Anastasia Pagonis, who is blind, is swimming in the women’s 400-meter freestyle and women’s 100-meter freestyle events. The games began on Tuesday, Aug. 24.
“If someone told me during that dark eight months I had [when I lost my vision] that I would be competing in the Paralympics two years later, I would not believe them. I would’ve laughed right in their face,” she said in a promotional Olympics video telling her story.
Pagonis has genetic retina disease and autoimmune retinopathy, which caused her to begin losing her eyesight at 11 years old and lose it completely at age 14. However, once she got her guide dog, Radar, she began swimming and decided to train for the Paralympic Games.

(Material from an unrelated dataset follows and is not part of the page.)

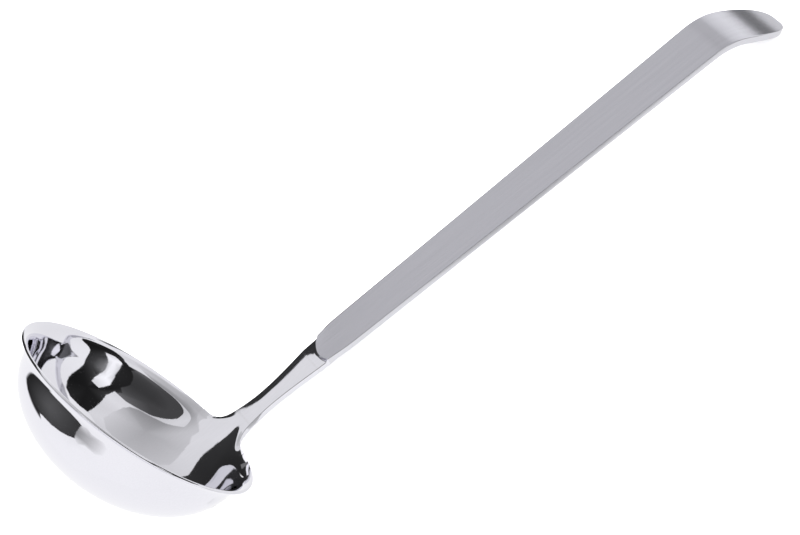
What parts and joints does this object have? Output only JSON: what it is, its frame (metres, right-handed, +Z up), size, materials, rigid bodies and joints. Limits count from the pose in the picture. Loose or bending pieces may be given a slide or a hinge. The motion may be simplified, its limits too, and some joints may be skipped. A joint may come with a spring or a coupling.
{
  "type": "soup ladle",
  "caption": "Stainless steel soup ladle: round bowl with a flared pouring rim, slim polished neck and a flat satin handle ending in a hanging hook.",
  "frame": {"origin": "centre of the footprint at table level, with the ladle lying on its back", "axes": "+X from the bowl to the hook, +Z up, XZ the plane of symmetry"},
  "size_m": [0.2978, 0.09, 0.0798],
  "materials": {
    "polished_steel": "mirror polished",
    "weld_steel": "ground flush and polished",
    "satin_steel": "satin, brushed lengthwise"
  },
  "bodies": {
    "root": {"bowl": "polished_steel", "tongue_weld": "weld_steel", "neck": "polished_steel", "handle_weld": "weld_steel", "handle": "satin_steel"}
  },
  "joints": []
}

“What does blind look like?”
When Anastasia Tas Pagonis was 14, she completely lost her vision.
Now 17, the @TeamUSA para-swimmer has become a role model and is ready to show her stuff at the Tokyo 2020 @Paralympics!
#StrongerTogether | @Para_swimming pic.twitter.com/NXCV2O8YyI— Olympics (@Olympics) August 21, 2021
In June, the high school senior was featured on NBC Nightly News with Lester Holt and interviewed about Radar.
“He’s changed my life,” she said in the interview. “I didn’t have any freedom or independence before him, and now that I have him, I feel like a totally different person.”
During the Paralympic trials, when she qualified for Team USA, she broke a paralympic swimming record, NBC reported. Pagonis also has millions of TikTok followers, and she uses the platform to educate the public about the blind community and paralympic sports.